Where Were You Then? by Further
1 review. Write a review for us »
9/10 Mike Staff review, 28 August 2014

Here's a nice little collection of tracks from the singles and EPs of early '90s LA grunge-gaze outfit Further, whose members went on to play in Beachwood Sparks, The Tyde and Circle Jerks. Their deal was Teenage Fanclub-ish summer pop buried in shitkicking layers of trebly Dinosaur Jr distorto-sludge and MBV wibble.

Towards the end of this collection you can tell they're heading towards the more refined alt-country inspired sound that hints at their later bands, and the most fun cuts come on side A, with the lolloping Ty Segall-meets-Three Mile Pilot riffs of opener 'Filling Station' that churn lazily towards a frantic early Dino Jr grunge-sludge finale. "It was supposed to be like Teenage Fanclub meets Mudhoney" say the entertainingly candid liner notes.

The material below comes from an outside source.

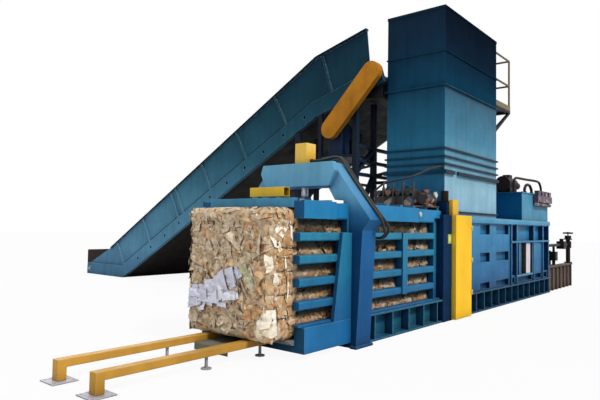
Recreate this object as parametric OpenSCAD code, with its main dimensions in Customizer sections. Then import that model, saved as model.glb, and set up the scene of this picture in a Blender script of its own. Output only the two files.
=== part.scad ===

The frantic drumming and dreampoppy distorto-haze of 'Generic 7' bring another early highlight, like Superchunk through shoegaze-tinted spectacles. The Polvo-ish twisting riffs of 'Surfing Pointers' and the glorious falsetto-vocalled three-guitar attack of 'California Bummer' are other stand-outs here on a collection which, with the exception of a couple of plodding numbers towards the end, still punches above its weight.